> **Data shown**:
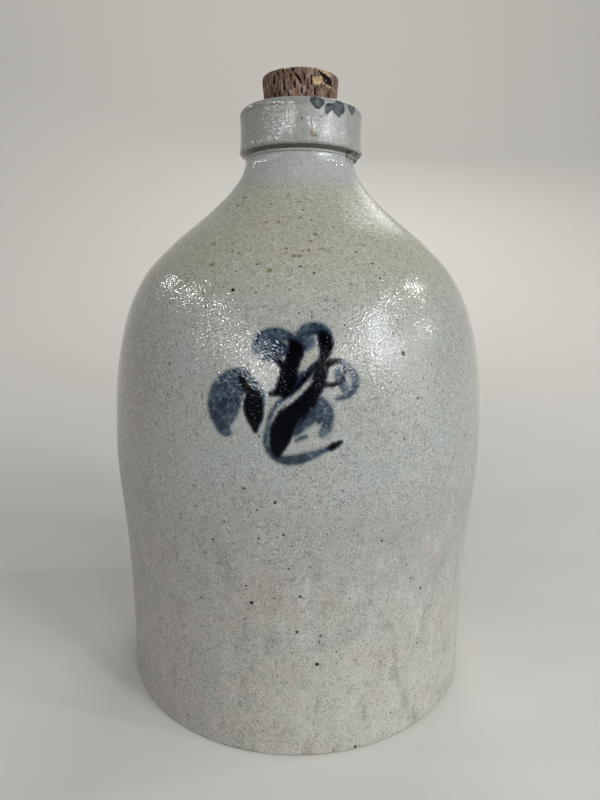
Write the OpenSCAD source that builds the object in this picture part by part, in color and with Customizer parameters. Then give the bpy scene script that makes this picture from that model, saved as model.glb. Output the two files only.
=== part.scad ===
// Stoneware jug of about two gallons. The body, neck and collar are thrown in one piece of clay,
// a pulled strap handle is luted on behind, and a tapered cork closes the mouth.
// Millimetres, +Z up. The origin is the centre of the base, and the decorated front faces -Y.

/* [Thrown body] */
// Radius of the wall where it meets the table
foot_r = 108.3; // [95:0.1:120]
// Inward lean of the wall just above the foot, in degrees
foot_lean = 1; // [0:0.1:3]
// Rounding of the edge under the foot
foot_round = 1.5; // [0.5:0.1:4]
// Radius of the belly, the widest place
belly_r = 113.2; // [105:0.1:130]
// Height of the belly above the table
belly_h = 146; // [120:1:180]
// Radius where the shoulder turns from round to hollow
turn_r = 75; // [66:0.5:84]
// Rise from the belly to that turn
turn_rise = 119; // [100:1:140]
// Slope of the wall at the turn, in degrees above level
turn_slope = 46; // [38:1:54]
// Radius of the neck under the collar
neck_r = 32.2; // [29:0.1:38]
// Rise from the turn to the top of the neck
neck_rise = 48.5; // [42:0.5:60]
// Thickness of the thrown wall
wall_t = 7; // [5:0.5:9]
// Thickness of the floor
floor_t = 10; // [7:0.5:15]
// Radius inside, where the floor meets the wall
floor_fillet = 12; // [8:1:20]

/* [Collar and mouth] */
// Radius of the bead tooled under the collar
bead_r = 0.5; // [0.3:0.1:1]
// Height of the collar above the bead
collar_h = 26; // [22:0.5:34]
// Largest radius of the collar
collar_r = 36; // [34:0.1:44]
// How much the collar's side is drawn in at half its height
collar_waist = 0.4; // [0:0.1:1]
// Height of the bevel under the collar
collar_bevel_h = 1.9; // [1:0.1:4]
// Rounding of the collar's lower edge
collar_edge_r = 1.4; // [0.6:0.1:2.5]
// Rounding of the rim
rim_r = 3; // [1.5:0.1:5]
// Fall of the rim from its crest to the mouth
rim_fall = 0.8; // [0:0.1:2]
// Rounding of the mouth's edge
lip_r = 1.2; // [0.5:0.1:2.5]
// Depth of the tapered seat below the rim
seat_h = 28; // [20:0.5:36]

/* [Strap handle] */
// Width of the strap at its middle
strap_w = 28; // [22:0.5:36]
// Thickness of the strap at its middle
strap_t = 10.5; // [8:0.5:13]
// Drop from the top of the neck to the strap's upper root
strap_drop = 8.5; // [8:0.5:14]
// Fall from the upper root to the strap's lower end
strap_fall = 67; // [55:1:78]
// How far the strap is drawn straight out from the neck
strap_pull = 43; // [34:0.5:52]
// How far it rises as it is drawn out
strap_lift = 17; // [10:0.5:22]
// How far it bows out above its lower end
strap_bow = 6; // [2:0.5:12]
// How straight it drops to its lower end
strap_set = 52; // [40:0.5:62]
// Extra width where the strap is luted to the neck
root_spread = 9; // [4:0.5:14]
// Extra thickness there
root_swell = 2.5; // [1:0.1:3]
// Extra width where it is luted to the shoulder
end_spread = 6; // [3:0.5:12]
// How much thinner it is wiped there
end_thin = 4; // [1:0.5:5]
// Depth of the two finger grooves drawn along its outer face
groove_d = 1.6; // [0.6:0.1:2.5]

/* [Cork stopper] */
// Radius of the cork's top
cork_top_r = 22.4; // [18:0.1:26]
// Radius of the cork's tip
cork_tip_r = 18.5; // [15:0.1:18.9]
// Length of the cork
cork_len = 38; // [30:0.5:48]
// Height of the cork that stands above the rim
cork_stand = 18.5; // [12:0.5:24]
// Rounding of the cork's top edge
cork_top_round = 1; // [0.4:0.1:3]
// Rounding of the cork's tip
cork_tip_round = 0.8; // [0.4:0.1:3]
// Gap all round between the cork and its seat
cork_gap = 0.25; // [0.15:0.05:0.5]

/* [Hidden] */

$fn = 144;
glaze_colour = [0.62, 0.62, 0.58];
strap_colour = [0.58, 0.58, 0.53];
cork_colour = [0.46, 0.34, 0.26];

// Pulls of each curve's ends, as shares of its rise
wall_pull_shares = [0.69, 0.215];
shoulder_pull_shares = [0.79, 0.13];
neck_pull_shares = [0.2, 0.36];
throat_pull_shares = [0.3, 0.4];
// Steps along each thrown curve, round each small arc and up the collar
curve_steps = 14;
arc_steps = 6;
collar_steps = 8;
// Where the rounding of the collar's lower edge starts and ends, in degrees
collar_edge_from = -60;
collar_edge_to = -15;

turn_z = belly_h + turn_rise;
neck_top_z = turn_z + neck_rise;
collar_z = neck_top_z + 2 * bead_r;
rim_z = collar_z + collar_h;
throat_z = rim_z - seat_h;

// The seat follows the cork's taper, one gap outside it
cork_top_z = rim_z + cork_stand;
cork_tip_z = cork_top_z - cork_len;
cork_taper = (cork_top_r - cork_tip_r) / cork_len;
function cork_radius(z) = cork_top_r - cork_taper * (cork_top_z - z);
function seat_radius(z) = cork_radius(z) + cork_gap;

// Strap section and path
strap_sides = 40;
strap_rings = 36;
strap_square_share = 0.62;
groove_place_share = 0.34;
groove_width_share = 0.15;
root_reach_share = 0.3;
end_reach_share = 0.3;
smooth_reach_share = 0.16;
// How deep the sweep runs into the wall before the wall's own face trims it
strap_key = 4;

function bezier(p, t) =
    pow(1 - t, 3) * p[0] + 3 * pow(1 - t, 2) * t * p[1] + 3 * (1 - t) * t * t * p[2] + pow(t, 3) * p[3];
function bezier_way(p, t) =
    pow(1 - t, 2) * (p[1] - p[0]) + 2 * (1 - t) * t * (p[2] - p[1]) + t * t * (p[3] - p[2]);
function unit(v) = v / norm(v);
function right_of(v) = [v[1], -v[0]];

// A curve as a row of points, and the same curve moved to the left of its run
function curve(p, steps) = [for (i = [0:steps]) bezier(p, i / steps)];
function inset_curve(p, depth, steps) =
    [for (i = [0:steps]) bezier(p, i / steps) - depth * right_of(unit(bezier_way(p, i / steps)))];
function arc(centre, r, from, to) =
    [for (i = [0:arc_steps]) let (a = from + (to - from) * i / arc_steps) centre + r * [cos(a), sin(a)]];
function reversed(list) = [for (i = [len(list) - 1:-1:0]) list[i]];
function tail(list) = [for (i = [1:len(list) - 1]) list[i]];

// The outline in the half plane [radius, height], upwards from the foot
turn_way = [-cos(turn_slope), sin(turn_slope)];
lean_way = [-tan(foot_lean), 1];
up = [0, 1];
foot_point = [foot_r, 0];
belly_point = [belly_r, belly_h];
turn_point = [turn_r, turn_z];
neck_point = [neck_r, neck_top_z];
wall_curve = [
    foot_point,
    foot_point + wall_pull_shares[0] * belly_h * lean_way,
    belly_point - wall_pull_shares[1] * belly_h * up,
    belly_point
];
shoulder_curve = [
    belly_point,
    belly_point + shoulder_pull_shares[0] * turn_rise * up,
    turn_point - shoulder_pull_shares[1] * turn_rise * turn_way,
    turn_point
];
neck_curve = [
    turn_point,
    turn_point + neck_pull_shares[0] * neck_rise * turn_way,
    neck_point - neck_pull_shares[1] * neck_rise * up,
    neck_point
];
thrown_side = concat(
    tail(curve(wall_curve, curve_steps)),
    tail(curve(shoulder_curve, curve_steps)),
    tail(curve(neck_curve, curve_steps))
);

// The collar's side runs from its rounded lower edge to the rounded rim
collar_low_z = collar_z + collar_bevel_h + collar_edge_r;
collar_high_z = rim_z - rim_r;
collar_side = [
    for (i = [0:collar_steps]) let (s = i / collar_steps)
        [collar_r - collar_waist * sin(180 * s), collar_low_z + (collar_high_z - collar_low_z) * s]
];
collar_outline = concat(
    tail(arc([neck_r, neck_top_z + bead_r], bead_r, -90, 90)),
    arc([collar_r - collar_edge_r, collar_low_z], collar_edge_r, collar_edge_from, collar_edge_to),
    collar_side,
    tail(arc([collar_r - rim_r, collar_high_z], rim_r, 0, 90))
);
outline = concat(
    arc([foot_r - foot_round, foot_round], foot_round, -90, 0),
    [for (p = thrown_side) if (p[1] > 2 * foot_round) p],
    collar_outline
);

// The mouth and the hollow, downwards from the rim
mouth_edge_z = rim_z - rim_fall;
mouth_edge_r = seat_radius(mouth_edge_z - lip_r);
throat_point = [seat_radius(throat_z), throat_z];
inner_turn = turn_point - wall_t * right_of(turn_way);
throat_rise = throat_z - inner_turn[1];
throat_curve = [
    inner_turn,
    inner_turn + throat_pull_shares[0] * throat_rise * turn_way,
    throat_point - throat_pull_shares[1] * throat_rise * up,
    throat_point
];
inner_side = concat(
    inset_curve(wall_curve, wall_t, curve_steps),
    tail(inset_curve(shoulder_curve, wall_t, curve_steps)),
    tail(curve(throat_curve, curve_steps))
);
inner_foot_z = floor_t + floor_fillet;
inner_foot_r = lookup(inner_foot_z, [for (p = inner_side) [p[1], p[0]]]);
hollow_outline = concat(
    arc([mouth_edge_r + lip_r, mouth_edge_z - lip_r], lip_r, 90, 180),
    reversed([for (p = inner_side) if (p[1] > inner_foot_z) p]),
    arc([inner_foot_r - floor_fillet, inner_foot_z], floor_fillet, 0, -90)
);

// Radius of the jug's outside at a height on its shoulder or neck
function outside_radius(z) = lookup(z, [for (p = thrown_side) [p[1], p[0]]]);

// Centre line of the strap, in the plane [distance behind the axis, height]
strap_root_z = neck_top_z - strap_drop;
strap_end_z = strap_root_z - strap_fall;
strap_root = [outside_radius(strap_root_z) - strap_key, strap_root_z];
strap_end = [outside_radius(strap_end_z) - strap_key, strap_end_z - strap_key];
strap_curve = [
    strap_root,
    strap_root + [strap_pull, strap_lift],
    strap_end + [strap_bow, strap_set],
    strap_end
];
function near(t, reach) = pow(max(0, 1 - t / reach), 2);
function strap_near_root(t) = near(t, root_reach_share);
function strap_near_end(t) = near(1 - t, end_reach_share);
function strap_width(t) = strap_w + root_spread * strap_near_root(t) + end_spread * strap_near_end(t);
function strap_depth(t) = strap_t + root_swell * strap_near_root(t) - end_thin * strap_near_end(t);
function squared(v) = sign(v) * pow(abs(v), strap_square_share);
// The grooves are wiped out towards both ends
function groove_depth(t) = groove_d * min(1, t / smooth_reach_share) * min(1, (1 - t) / smooth_reach_share);
function groove(x, w) = exp(-pow((abs(x) - groove_place_share * w / 2) / (groove_width_share * w / 2), 2));
// One section: [across, outwards], with the grooves on the outer face
function strap_section(t) = let (w = strap_width(t), d = strap_depth(t)) [
    for (i = [0:strap_sides - 1])
        let (a = 360 * i / strap_sides, x = w / 2 * squared(cos(a)), n = d / 2 * squared(sin(a)))
            [x, n > 0 ? n - groove_depth(t) * groove(x, w) * sin(a) : n]
];
function strap_ring(t) = let (c = bezier(strap_curve, t), out = -right_of(unit(bezier_way(strap_curve, t)))) [
    for (p = strap_section(t)) [p[0], c[0] + p[1] * out[0], c[1] + p[1] * out[1]]
];

module jug_body() {
    color(glaze_colour)
        rotate_extrude()
            polygon(concat([[0, 0]], outline, hollow_outline, [[0, floor_t]]));
}

// The jug as if it were solid clay, which trims whatever is luted on
module jug_mass() {
    rotate_extrude()
        polygon(concat([[0, 0]], outline, [[0, rim_z]]));
}

module strap_sweep() {
    rings = [for (k = [0:strap_rings]) strap_ring(k / strap_rings)];
    first_centre = [0, strap_root[0], strap_root[1]];
    last_centre = [0, strap_end[0], strap_end[1]];
    points = concat([for (ring = rings) each ring], [first_centre, last_centre]);
    first_index = len(points) - 2;
    last_index = len(points) - 1;
    last_ring = strap_rings * strap_sides;
    sides = [
        for (k = [0:strap_rings - 1], i = [0:strap_sides - 1])
            let (j = (i + 1) % strap_sides, low = k * strap_sides, high = low + strap_sides)
                each [[low + i, high + i, high + j], [low + i, high + j, low + j]]
    ];
    caps = [
        for (i = [0:strap_sides - 1])
            let (j = (i + 1) % strap_sides)
                each [[first_index, i, j], [last_index, last_ring + j, last_ring + i]]
    ];
    polyhedron(points, concat(sides, caps));
}

module strap_handle() {
    color(strap_colour)
        difference() {
            strap_sweep();
            jug_mass();
        }
}

module cork_stopper() {
    top_arc_r = cork_radius(cork_top_z - cork_top_round);
    tip_arc_r = cork_radius(cork_tip_z + cork_tip_round);
    color(cork_colour)
        rotate_extrude()
            polygon(concat(
                [[0, cork_tip_z]],
                arc([tip_arc_r - cork_tip_round, cork_tip_z + cork_tip_round], cork_tip_round, -90, 0),
                arc([top_arc_r - cork_top_round, cork_top_z - cork_top_round], cork_top_round, 0, 90),
                [[0, cork_top_z]]
            ));
}

jug_body();
strap_handle();
cork_stopper();
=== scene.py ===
import math

import bpy
import numpy as np
from mathutils import Matrix, Vector, noise


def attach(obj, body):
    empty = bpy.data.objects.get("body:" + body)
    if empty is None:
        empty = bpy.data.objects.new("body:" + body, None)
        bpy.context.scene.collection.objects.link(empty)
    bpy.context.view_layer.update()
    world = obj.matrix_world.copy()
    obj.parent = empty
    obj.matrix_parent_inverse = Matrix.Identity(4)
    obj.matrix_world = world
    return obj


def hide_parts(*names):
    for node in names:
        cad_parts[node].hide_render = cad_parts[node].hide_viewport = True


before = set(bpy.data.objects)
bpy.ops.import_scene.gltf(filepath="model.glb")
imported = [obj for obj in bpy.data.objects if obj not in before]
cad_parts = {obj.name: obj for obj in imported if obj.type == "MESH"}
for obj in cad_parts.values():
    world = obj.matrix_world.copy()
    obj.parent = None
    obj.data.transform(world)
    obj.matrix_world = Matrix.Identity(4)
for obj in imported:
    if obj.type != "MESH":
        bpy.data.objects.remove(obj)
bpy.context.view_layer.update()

MM = 0.001
TINY = 1e-6

# The photograph's camera: its place in metres, its turns in degrees, and its lens
CAMERA_PLACE = (0.0, -0.366, 0.24)
CAMERA_PITCH = -11.115
CAMERA_YAW = 0.188
CAMERA_ROLL = 0.439
SENSOR = 36.0
PHOTO_HEIGHT_PIXELS = 800
FOCAL_PIXELS = 574.12

# Light, in metres and watts
WORLD_STRENGTH = 0.12
WORLD_COLOUR = (233, 236, 240)
PALE_COLOUR = (222, 218, 211)
BOUNCE_COLOUR = (118, 114, 108)
CEILING_HEIGHT = 1.65
CEILING_TARGET = (0, 0, 0.2)
CEILING_COLOUR = (0.96, 0.985, 1.0)
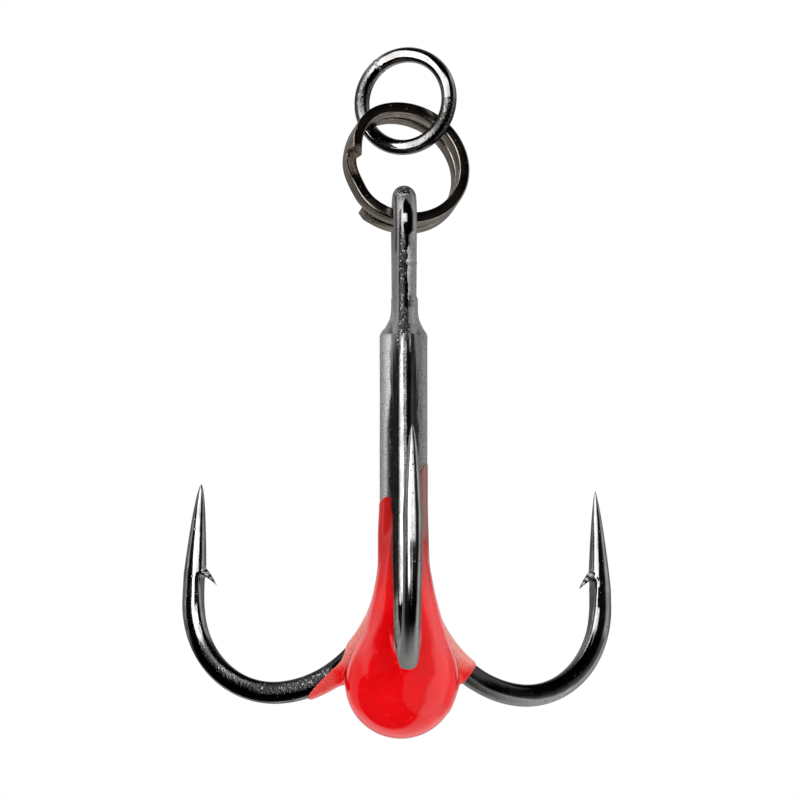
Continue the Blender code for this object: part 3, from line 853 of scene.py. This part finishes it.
def right_skin(points):
    """The same on the right wire, where it is thinner and runs higher up the shank."""
    r, z, _ = hook_frame(points, RIGHT_AZIMUTH)
    thickness = (0.025 + 0.06 * below(z, RIGHT_SKIN_THICKENS_Z, 3.0 * MM)) * MM
    skin = wire_distance(points, RIGHT_AZIMUTH) - WIRE_RADIUS - thickness
    crown = np.clip((points[..., 0] - TREBLE_X) / WIRE_RADIUS - 2.0, -1.5, 0.0)
    skin = clip(skin, z - RIGHT_SKIN_TOP_Z + 0.9 * MM * crown**2, 0.05 * MM)
    return clip(skin, half_plane(r, z, *RIGHT_SKIN_EDGE), 0.06 * MM)


def front_skin(points):
    """The resin that wets the back of the front wire, on the outside of its bend."""
    r, z, _ = hook_frame(points, FRONT_AZIMUTH)
    bend_side = INNER_BEND_RADIUS - np.hypot(r - INNER_CENTRE[0], z - INNER_CENTRE[1])
    skin = wire_distance(points, FRONT_AZIMUTH) - WIRE_RADIUS - 0.05 * MM
    skin = clip(skin, r - FRONT_SKIN_REACH, 0.10 * MM)
    skin = clip(skin, bend_side + 0.12 * MM, 0.06 * MM)
    return clip(skin, z - FRONT_SKIN_TOP_Z, 0.10 * MM)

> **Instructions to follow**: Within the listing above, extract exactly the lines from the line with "if empty is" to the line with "CEILING_COLOUR = (0.96, 0.985, 1.0)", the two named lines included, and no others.

> **Problem solution**:
    if empty is None:
        empty = bpy.data.objects.new("body:" + body, None)
        bpy.context.scene.collection.objects.link(empty)
    bpy.context.view_layer.update()
    world = obj.matrix_world.copy()
    obj.parent = empty
    obj.matrix_parent_inverse = Matrix.Identity(4)
    obj.matrix_world = world
    return obj


def hide_parts(*names):
    for node in names:
        cad_parts[node].hide_render = cad_parts[node].hide_viewport = True


before = set(bpy.data.objects)
bpy.ops.import_scene.gltf(filepath="model.glb")
imported = [obj for obj in bpy.data.objects if obj not in before]
cad_parts = {obj.name: obj for obj in imported if obj.type == "MESH"}
for obj in cad_parts.values():
    world = obj.matrix_world.copy()
    obj.parent = None
    obj.data.transform(world)
    obj.matrix_world = Matrix.Identity(4)
for obj in imported:
    if obj.type != "MESH":
        bpy.data.objects.remove(obj)
bpy.context.view_layer.update()

MM = 0.001
TINY = 1e-6

# The photograph's camera: its place in metres, its turns in degrees, and its lens
CAMERA_PLACE = (0.0, -0.366, 0.24)
CAMERA_PITCH = -11.115
CAMERA_YAW = 0.188
CAMERA_ROLL = 0.439
SENSOR = 36.0
PHOTO_HEIGHT_PIXELS = 800
FOCAL_PIXELS = 574.12

# Light, in metres and watts
WORLD_STRENGTH = 0.12
WORLD_COLOUR = (233, 236, 240)
PALE_COLOUR = (222, 218, 211)
BOUNCE_COLOUR = (118, 114, 108)
CEILING_HEIGHT = 1.65
CEILING_TARGET = (0, 0, 0.2)
CEILING_COLOUR = (0.96, 0.985, 1.0)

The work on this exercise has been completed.